Like I said, I'm a total novice when it comes to tube gear. I'm just assuming the DC rails shouldn't have that much AC on them.
 
I also replaced the most likely smoothing caps and checked what resistors I could in the power filter section. 

C12 A-D & C13?

Usually the 1st thing I do is try and isolate what stage the hum is coming from doing the quickest easiest things first.  Turn all individual channel volume controls to zero, turn up master gain and look at hum presence in A or B or both.  If strong in both I'd suspect the B+ filtering caps.  At this point you can ground the V5/6 EF86 signal grids with jumper (pin 9) and see if hum level changes.

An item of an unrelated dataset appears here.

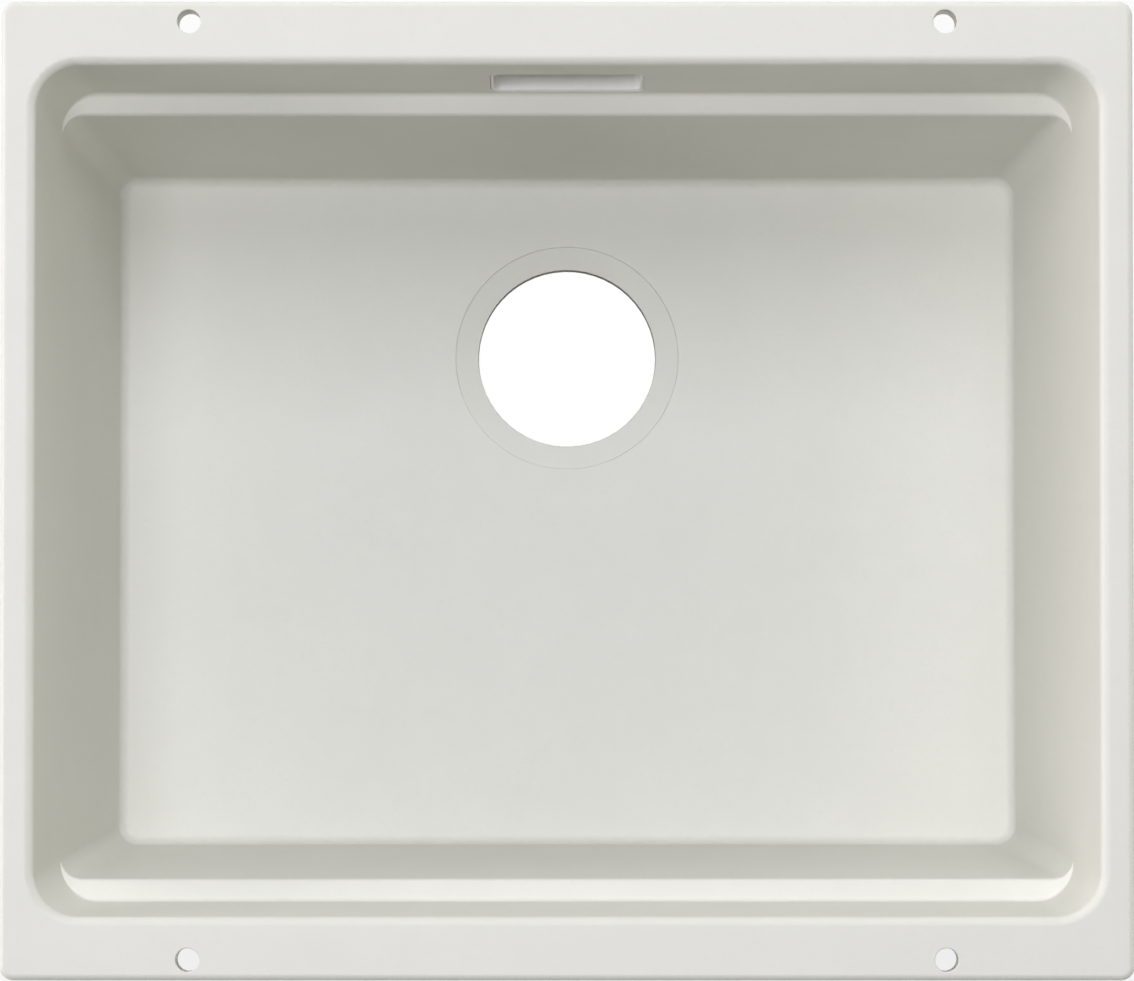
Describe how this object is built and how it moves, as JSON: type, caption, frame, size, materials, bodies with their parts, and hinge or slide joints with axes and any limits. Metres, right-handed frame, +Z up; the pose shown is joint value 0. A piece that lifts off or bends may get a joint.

If hum goes away when any of individual channel vol controls are turned down I'd start back at input of humming channel(s).  C3 A-D could be suspect if hum is showing on one or two channels. Try grounding grids of  1st stage EF-86 if it's showing up in select channels.
 
Thanks for all of the input.

I replaced all of the PSU smoothing caps (C12a-d, C13) and the damaged diodes. I also replaced some of the resistors because I bunged them up with my iron while changing C12). It works like a charm now. I replaced the stock caps with a bunch of discrete caps.

DC reads pretty clean, it has some ripple, but I can't hear any noise even at full gain. I am thinking of tacking a couple of .1uf 400v caps across C12d and C13, but I'm not sure that would really help.

So, I'm curious, what would it be saying if the hum was 120Hz instead 60Hz?
 
Adam Smith said:
So, I'm curious, what would it be saying if the hum was 120Hz instead 60Hz?

120Hz hum usually indicated a power supply problem, usually in the filter caps. 60Hz hum often indicates a grounding problem.

Note: the preceding paragraph assumes a full-wave power supply, which is the norm.